_Objective_. Write out exactly the lines from the line with "Recreate this object" through the line with "import * as THREE from 'three';", both ends included, and no other line.

START Given information

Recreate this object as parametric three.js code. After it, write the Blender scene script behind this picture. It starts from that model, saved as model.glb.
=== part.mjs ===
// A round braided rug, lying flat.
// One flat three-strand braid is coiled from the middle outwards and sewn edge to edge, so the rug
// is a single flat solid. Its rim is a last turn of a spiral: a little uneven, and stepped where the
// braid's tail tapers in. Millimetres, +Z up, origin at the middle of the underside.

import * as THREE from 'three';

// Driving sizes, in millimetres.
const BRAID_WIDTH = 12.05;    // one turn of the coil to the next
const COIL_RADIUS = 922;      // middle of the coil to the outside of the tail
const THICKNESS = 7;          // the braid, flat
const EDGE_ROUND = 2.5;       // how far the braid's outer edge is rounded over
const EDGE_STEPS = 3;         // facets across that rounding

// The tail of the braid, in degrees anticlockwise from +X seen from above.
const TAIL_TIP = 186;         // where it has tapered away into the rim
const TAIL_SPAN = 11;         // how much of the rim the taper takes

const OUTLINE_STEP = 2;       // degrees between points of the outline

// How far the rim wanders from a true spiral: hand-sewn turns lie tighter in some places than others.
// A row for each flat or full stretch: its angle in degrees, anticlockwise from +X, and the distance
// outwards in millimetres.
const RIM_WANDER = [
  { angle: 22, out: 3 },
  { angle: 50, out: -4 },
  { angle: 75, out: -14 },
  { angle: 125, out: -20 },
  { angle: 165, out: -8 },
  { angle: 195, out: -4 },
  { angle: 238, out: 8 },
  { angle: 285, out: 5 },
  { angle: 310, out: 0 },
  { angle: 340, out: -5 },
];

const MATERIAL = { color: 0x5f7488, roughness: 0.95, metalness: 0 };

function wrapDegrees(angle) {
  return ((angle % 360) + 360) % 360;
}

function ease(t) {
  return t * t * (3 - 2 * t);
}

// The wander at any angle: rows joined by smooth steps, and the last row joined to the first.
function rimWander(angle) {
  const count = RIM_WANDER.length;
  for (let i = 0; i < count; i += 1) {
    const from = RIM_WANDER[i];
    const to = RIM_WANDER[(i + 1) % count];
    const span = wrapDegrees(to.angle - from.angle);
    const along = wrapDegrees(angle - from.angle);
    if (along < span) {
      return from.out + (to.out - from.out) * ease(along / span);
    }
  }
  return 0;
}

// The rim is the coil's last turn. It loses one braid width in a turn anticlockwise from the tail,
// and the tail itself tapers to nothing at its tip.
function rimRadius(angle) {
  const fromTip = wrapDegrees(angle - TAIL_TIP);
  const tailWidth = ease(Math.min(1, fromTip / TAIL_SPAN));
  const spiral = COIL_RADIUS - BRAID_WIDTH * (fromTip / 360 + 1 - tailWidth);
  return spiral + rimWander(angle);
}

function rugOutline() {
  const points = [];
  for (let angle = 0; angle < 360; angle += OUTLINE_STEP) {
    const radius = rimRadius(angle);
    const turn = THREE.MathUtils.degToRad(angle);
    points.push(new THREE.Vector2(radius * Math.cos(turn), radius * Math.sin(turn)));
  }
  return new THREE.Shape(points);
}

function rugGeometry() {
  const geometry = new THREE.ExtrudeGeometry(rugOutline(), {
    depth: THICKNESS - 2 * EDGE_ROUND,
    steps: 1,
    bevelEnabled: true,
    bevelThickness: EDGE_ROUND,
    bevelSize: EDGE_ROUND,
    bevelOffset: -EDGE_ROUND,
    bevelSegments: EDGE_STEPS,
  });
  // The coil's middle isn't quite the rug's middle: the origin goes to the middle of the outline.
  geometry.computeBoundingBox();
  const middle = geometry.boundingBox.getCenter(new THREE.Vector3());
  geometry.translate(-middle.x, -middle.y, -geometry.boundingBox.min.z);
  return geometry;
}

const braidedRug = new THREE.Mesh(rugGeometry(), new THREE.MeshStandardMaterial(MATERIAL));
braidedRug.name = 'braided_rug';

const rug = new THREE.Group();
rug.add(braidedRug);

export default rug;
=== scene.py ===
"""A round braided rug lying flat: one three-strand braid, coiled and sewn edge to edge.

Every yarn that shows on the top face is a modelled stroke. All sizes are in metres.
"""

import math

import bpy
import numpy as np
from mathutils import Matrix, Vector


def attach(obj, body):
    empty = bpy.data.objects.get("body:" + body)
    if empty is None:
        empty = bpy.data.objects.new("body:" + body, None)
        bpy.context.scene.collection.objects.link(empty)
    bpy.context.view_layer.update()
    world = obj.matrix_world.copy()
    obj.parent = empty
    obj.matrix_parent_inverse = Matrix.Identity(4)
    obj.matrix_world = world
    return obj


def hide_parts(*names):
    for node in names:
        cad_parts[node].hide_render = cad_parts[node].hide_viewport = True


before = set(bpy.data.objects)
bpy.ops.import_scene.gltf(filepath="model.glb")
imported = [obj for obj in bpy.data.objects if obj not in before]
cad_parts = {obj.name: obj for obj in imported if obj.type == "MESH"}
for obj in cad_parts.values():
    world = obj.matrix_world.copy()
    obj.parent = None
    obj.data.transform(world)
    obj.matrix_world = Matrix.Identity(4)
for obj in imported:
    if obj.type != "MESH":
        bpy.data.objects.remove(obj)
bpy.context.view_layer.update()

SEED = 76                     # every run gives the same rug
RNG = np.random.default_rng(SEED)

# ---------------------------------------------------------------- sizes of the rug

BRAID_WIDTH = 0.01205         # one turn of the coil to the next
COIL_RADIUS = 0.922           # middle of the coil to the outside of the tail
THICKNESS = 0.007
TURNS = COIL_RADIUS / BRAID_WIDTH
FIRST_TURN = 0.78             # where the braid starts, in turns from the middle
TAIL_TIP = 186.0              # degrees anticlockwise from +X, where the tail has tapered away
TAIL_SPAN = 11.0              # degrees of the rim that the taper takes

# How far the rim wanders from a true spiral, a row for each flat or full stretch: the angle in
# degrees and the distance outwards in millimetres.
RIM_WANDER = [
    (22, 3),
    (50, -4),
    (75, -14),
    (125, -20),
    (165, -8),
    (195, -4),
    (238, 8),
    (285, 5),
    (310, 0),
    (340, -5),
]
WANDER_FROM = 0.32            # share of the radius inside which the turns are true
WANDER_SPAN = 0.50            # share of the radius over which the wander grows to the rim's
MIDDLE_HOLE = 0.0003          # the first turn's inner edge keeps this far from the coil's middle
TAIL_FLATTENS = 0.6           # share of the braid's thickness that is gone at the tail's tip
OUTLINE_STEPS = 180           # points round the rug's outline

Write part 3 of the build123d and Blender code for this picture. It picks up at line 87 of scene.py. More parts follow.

END Given information
START Given information

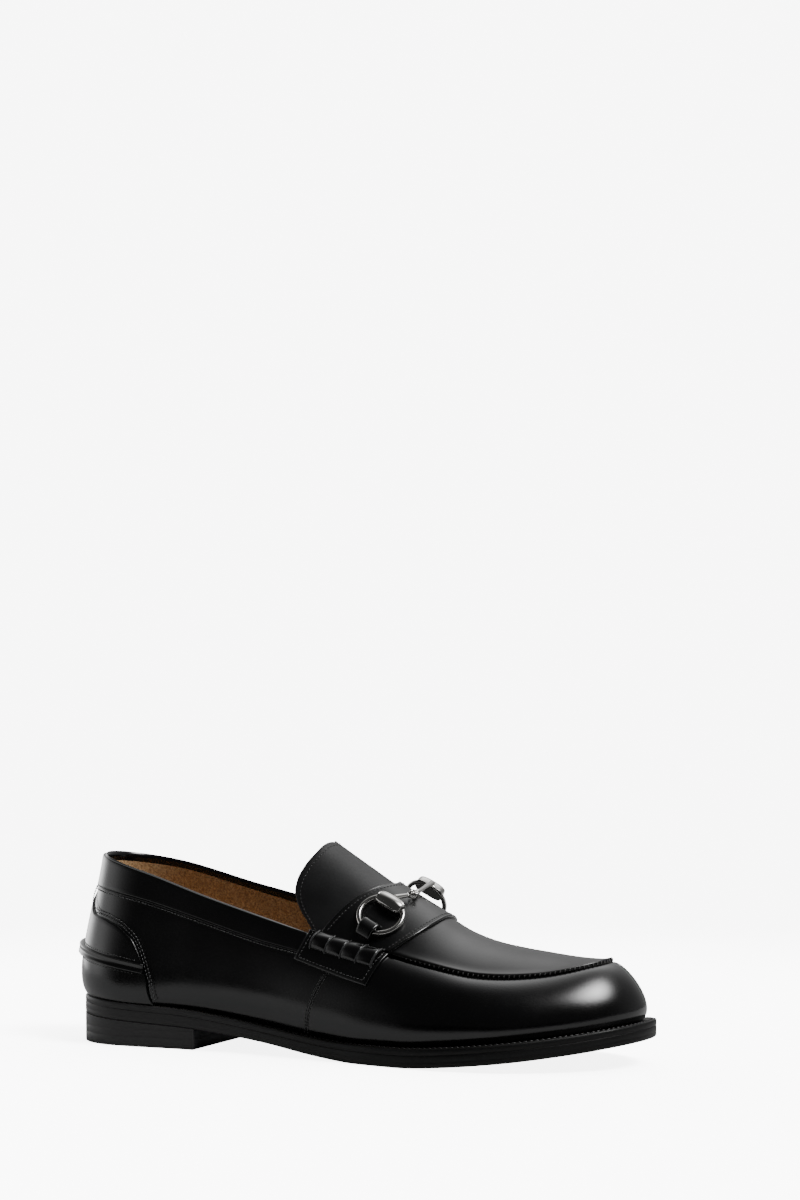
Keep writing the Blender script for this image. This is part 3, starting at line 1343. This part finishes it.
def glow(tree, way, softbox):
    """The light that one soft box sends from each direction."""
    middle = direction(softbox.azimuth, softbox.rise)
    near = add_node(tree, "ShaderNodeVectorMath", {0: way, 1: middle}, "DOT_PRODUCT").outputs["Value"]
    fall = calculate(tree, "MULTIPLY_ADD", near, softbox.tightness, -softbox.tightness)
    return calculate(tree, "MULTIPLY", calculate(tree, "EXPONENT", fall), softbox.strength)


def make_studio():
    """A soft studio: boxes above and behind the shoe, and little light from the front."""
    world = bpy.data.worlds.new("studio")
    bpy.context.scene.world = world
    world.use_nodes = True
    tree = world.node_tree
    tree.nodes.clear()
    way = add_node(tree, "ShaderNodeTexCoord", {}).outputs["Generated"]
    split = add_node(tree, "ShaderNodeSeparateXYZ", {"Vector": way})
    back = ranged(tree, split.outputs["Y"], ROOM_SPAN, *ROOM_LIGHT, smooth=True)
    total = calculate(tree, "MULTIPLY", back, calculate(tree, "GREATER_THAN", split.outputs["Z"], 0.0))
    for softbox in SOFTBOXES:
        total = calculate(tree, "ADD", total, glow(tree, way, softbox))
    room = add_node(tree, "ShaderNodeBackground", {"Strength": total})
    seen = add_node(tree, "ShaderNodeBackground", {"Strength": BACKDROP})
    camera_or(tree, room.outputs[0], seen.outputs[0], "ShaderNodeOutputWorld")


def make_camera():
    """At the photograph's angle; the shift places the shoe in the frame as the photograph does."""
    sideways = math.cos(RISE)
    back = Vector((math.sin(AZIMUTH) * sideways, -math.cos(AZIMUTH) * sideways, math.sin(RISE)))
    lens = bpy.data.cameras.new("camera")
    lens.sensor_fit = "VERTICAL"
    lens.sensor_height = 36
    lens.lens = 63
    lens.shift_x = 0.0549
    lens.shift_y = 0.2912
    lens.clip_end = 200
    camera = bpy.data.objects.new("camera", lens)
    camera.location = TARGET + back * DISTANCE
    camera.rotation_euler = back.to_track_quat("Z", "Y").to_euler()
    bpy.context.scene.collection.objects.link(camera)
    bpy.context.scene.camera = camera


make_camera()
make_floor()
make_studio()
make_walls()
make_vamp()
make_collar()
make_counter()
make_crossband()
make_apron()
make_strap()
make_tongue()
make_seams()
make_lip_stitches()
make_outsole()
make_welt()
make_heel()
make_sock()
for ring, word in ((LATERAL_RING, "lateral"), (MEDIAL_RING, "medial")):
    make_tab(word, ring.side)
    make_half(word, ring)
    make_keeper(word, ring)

END Given information

_Solution to this task_.
Recreate this object as parametric three.js code. After it, write the Blender scene script behind this picture. It starts from that model, saved as model.glb.
=== part.mjs ===
// A round braided rug, lying flat.
// One flat three-strand braid is coiled from the middle outwards and sewn edge to edge, so the rug
// is a single flat solid. Its rim is a last turn of a spiral: a little uneven, and stepped where the
// braid's tail tapers in. Millimetres, +Z up, origin at the middle of the underside.

import * as THREE from 'three';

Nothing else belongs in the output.